Im Video: Oberpfälzer Teichwirte verzweifeln am Fischotter
Er selbst schätzt seinen diesjährigen Ausfall auf 20 bis 30 Prozent. Wegen der Gefahr durch Kormoran und Fischotter hat er seine Fische verteilt. "Die Karpfen hätten eigentlich auch alle in einen Teich gepasst, aber ich habe sie auf drei Teiche aufgeteilt", sagt Bächer. So werde das Risiko eines großen Ausfalls minimiert. Die Taktik ging für ihn in diesem Jahr noch auf. Dennoch sei die Situation dramatisch. "Im gesamten Landkreis Tirschenreuth gibt es kaum noch Fische, das zieht sich runter bis nach Schwandorf", erklärt er.
Unterschiede bei Gastronomen
Das merken vor allem auch viele Gastronomen in der Region, die vergeblich auf ihre Fische warten.

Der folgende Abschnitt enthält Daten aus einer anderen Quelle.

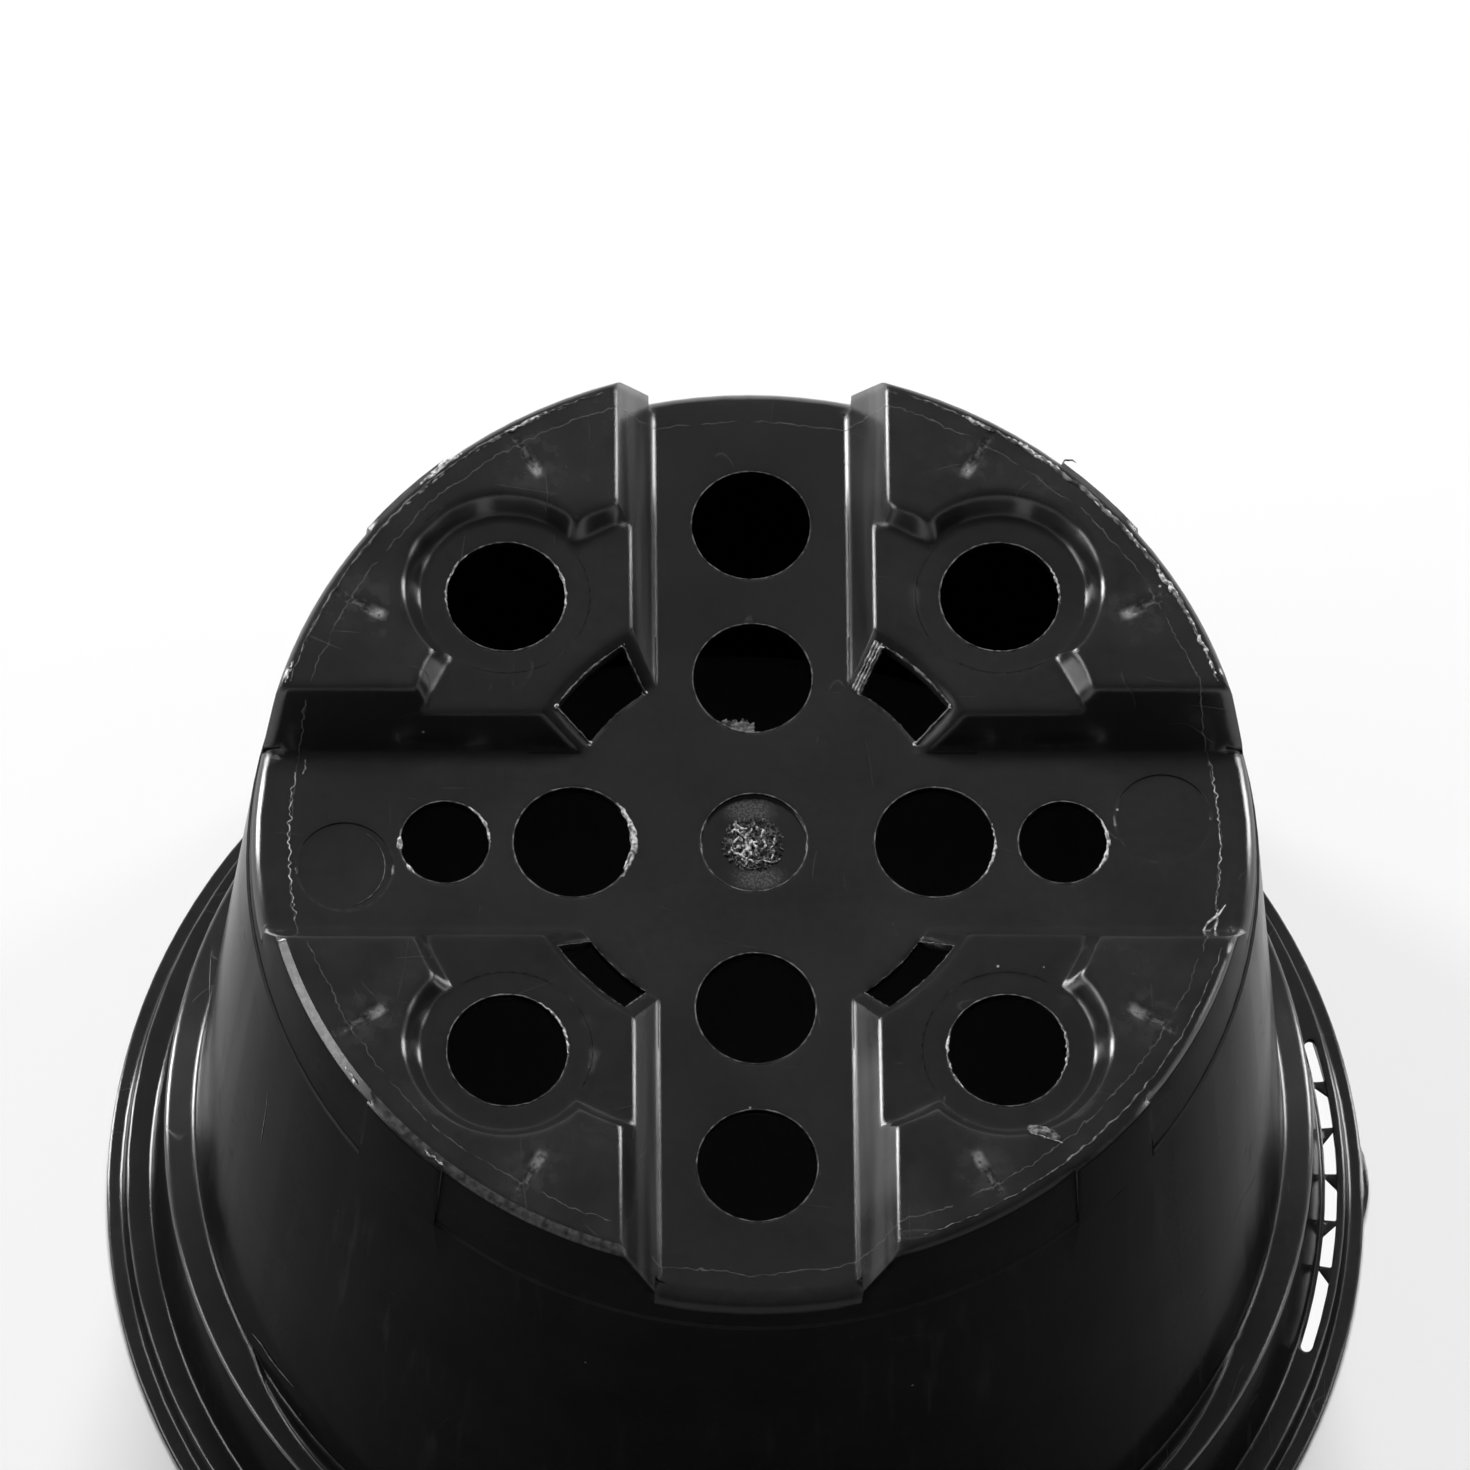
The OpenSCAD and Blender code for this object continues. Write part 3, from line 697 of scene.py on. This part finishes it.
# A white slip of paper lies under the rim, where the label slot looks through to it
slip_from = -20
slip_to = 16
slip_in_r = 45.8 * MM
slip_out_r = 48.1 * MM
slip_z = 0.05 * MM
slip_steps = 18
corners = []
for step in range(slip_steps + 1):
    turn = radians(slip_from + (slip_to - slip_from) * step / slip_steps)
    for out in (slip_in_r, slip_out_r):
        corners.append((out * cos(turn), out * sin(turn), slip_z))
strips = [(2 * step, 2 * step + 1, 2 * step + 3, 2 * step + 2) for step in range(slip_steps)]
slip_mesh = bpy.data.meshes.new("slip")
slip_mesh.from_pydata(corners, [], strips)
slip = bpy.data.objects.new("slip", slip_mesh)
bpy.context.scene.collection.objects.link(slip)
slip.data.materials.append(white)


# A broad lamp high up behind the pot lights the sheet and the base's level faces. Two narrow lamps
# and two wide ones stand low at the sides, and draw the light lines along the pot's edges.
def soft_lamp(name, direction, elevation, distance, size, watts):
    """A soft rectangular lamp that looks at the pot, from a direction in degrees from +X."""
    lamp_data = bpy.data.lights.new(name, "AREA")
    lamp_data.shape = "RECTANGLE"
    lamp_data.size, lamp_data.size_y = size
    lamp_data.energy = watts
    lamp = bpy.data.objects.new(name, lamp_data)
    towards = Vector((cos(radians(direction)) * cos(radians(elevation)),
                      sin(radians(direction)) * cos(radians(elevation)),
                      sin(radians(elevation))))
    middle = Vector((0, 0, pot_h / 2))
    turned_in = towards.to_track_quat("Z", "Y").to_matrix().to_4x4()
    lamp.matrix_world = Matrix.Translation(middle + towards * distance) @ turned_in
    lamp.visible_camera = False
    bpy.context.scene.collection.objects.link(lamp)
    return lamp


back_box = soft_lamp("back_box", 87, 56.5, 2.6, (1.1, 0.7), 71)
back_box.visible_glossy = False
soft_lamp("left_strip", 152, 11, 1.6, (0.28, 0.56), 14)
soft_lamp("left_side", 186, 11, 1.6, (0.75, 0.36), 5)
soft_lamp("right_strip", 28, 11, 1.6, (0.28, 0.56), 8)
soft_lamp("right_side", 0, 11, 1.6, (0.3, 0.32), 1.5)
world = bpy.data.worlds.new("world")
world.use_nodes = True
sky = world.node_tree.nodes["Background"]
sky.inputs["Color"].default_value = (1, 1, 1, 1)
sky.inputs["Strength"].default_value = 0.06
bpy.context.scene.world = world
bpy.context.scene.view_settings.view_transform = "Standard"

So bittet das Hotel Hölltaler Hof in Theisseil (Landkreis Neustadt an der Waldnaab) bereits seine Gäste um Nachsicht, weil der Karpfen nicht mehr so zuverlässig wie gewohnt angeboten werden könne. "Liebe Gäste, wir müssen Sie darüber informieren, dass immer mehr Teichwirte in der Oberpfalz katastrophale Ergebnisse beim Abfischen erzielen", ist auf der Homepage des Hotels zu lesen. Und auch in der Mitteilung des Hölltaler Hofes wird der Fischotter als Hauptschuldiger ausgemacht.
In Franken hätten sich laut Martin Oberle dagegen einige größere Gastronomen gut mit Karpfen eingedeckt. Andere seien auf der Suche nach Nachschub, um ihren Gästen gebackenen Karpfen und andere traditionelle Gerichte auftischen zu können.

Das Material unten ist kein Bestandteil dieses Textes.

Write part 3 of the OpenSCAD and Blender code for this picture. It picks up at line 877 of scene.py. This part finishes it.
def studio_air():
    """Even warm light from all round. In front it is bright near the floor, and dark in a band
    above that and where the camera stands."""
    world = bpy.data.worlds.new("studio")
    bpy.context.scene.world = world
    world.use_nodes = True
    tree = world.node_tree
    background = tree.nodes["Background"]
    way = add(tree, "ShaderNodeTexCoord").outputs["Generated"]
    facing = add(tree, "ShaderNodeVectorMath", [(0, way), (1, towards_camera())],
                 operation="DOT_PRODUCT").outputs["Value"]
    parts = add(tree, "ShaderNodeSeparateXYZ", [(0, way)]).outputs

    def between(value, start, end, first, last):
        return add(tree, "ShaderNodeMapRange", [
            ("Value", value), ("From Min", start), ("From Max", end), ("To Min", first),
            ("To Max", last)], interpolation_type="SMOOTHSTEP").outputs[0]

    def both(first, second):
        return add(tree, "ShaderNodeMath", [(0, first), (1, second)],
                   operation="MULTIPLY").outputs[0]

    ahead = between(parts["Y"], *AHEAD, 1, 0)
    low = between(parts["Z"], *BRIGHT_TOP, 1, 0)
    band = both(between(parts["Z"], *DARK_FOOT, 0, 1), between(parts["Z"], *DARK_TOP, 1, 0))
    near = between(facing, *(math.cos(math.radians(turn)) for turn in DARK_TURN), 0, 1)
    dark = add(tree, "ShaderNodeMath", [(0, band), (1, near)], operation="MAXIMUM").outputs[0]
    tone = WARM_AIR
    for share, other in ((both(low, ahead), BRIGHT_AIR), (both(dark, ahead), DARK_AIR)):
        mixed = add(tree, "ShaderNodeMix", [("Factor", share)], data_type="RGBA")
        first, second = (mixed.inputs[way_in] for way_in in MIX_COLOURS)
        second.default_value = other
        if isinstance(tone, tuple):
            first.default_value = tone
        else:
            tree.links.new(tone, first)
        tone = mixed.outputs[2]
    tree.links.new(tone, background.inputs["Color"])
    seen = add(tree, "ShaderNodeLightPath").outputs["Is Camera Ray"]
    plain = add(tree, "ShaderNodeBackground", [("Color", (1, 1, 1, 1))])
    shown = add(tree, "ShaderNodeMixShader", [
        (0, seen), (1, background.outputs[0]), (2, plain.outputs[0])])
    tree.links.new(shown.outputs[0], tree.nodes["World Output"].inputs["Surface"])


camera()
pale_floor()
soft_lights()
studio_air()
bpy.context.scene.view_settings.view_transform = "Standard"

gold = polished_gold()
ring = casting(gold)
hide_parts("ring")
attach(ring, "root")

Die Karpfensaison in Bayern dauert üblicherweise von September bis April. Besonders gerne werde dieser im September und Oktober gegessen, sagt Oberle. Im November flaue die Nachfrage ab und erreiche im Januar ihren Tiefpunkt. Ab Februar steige diese wieder. Der April sei als letzter Monat in der Karpfenzeit traditionell sehr stark. Vor allem in der Karwoche stehen auf den meisten Speisekarten in der Oberpfalz Karpfengerichte – eigentlich.
Fischotter und Kormoran
- Fischotter: Ein großer Teil seines Beutespektrums sind Fische. Er gehört bundesweit zu den streng geschützten Arten. Er darf seit 1968 nicht mehr bejagt werden. Er genießt eine ganzjährige Schonzeit.
- Kormoran: Dieser überwiegend dunkel gefärbte Vogel lebt in der Nähe großer Gewässer. Seine Hauptnahrungsquelle sind Fische. Sein Vorkommen ging gerade in der ersten Hälfte des letzten Jahrhunderts extrem zurück. Er wurde bejagt. Mittlerweile hat sich die Population aber wieder erholt.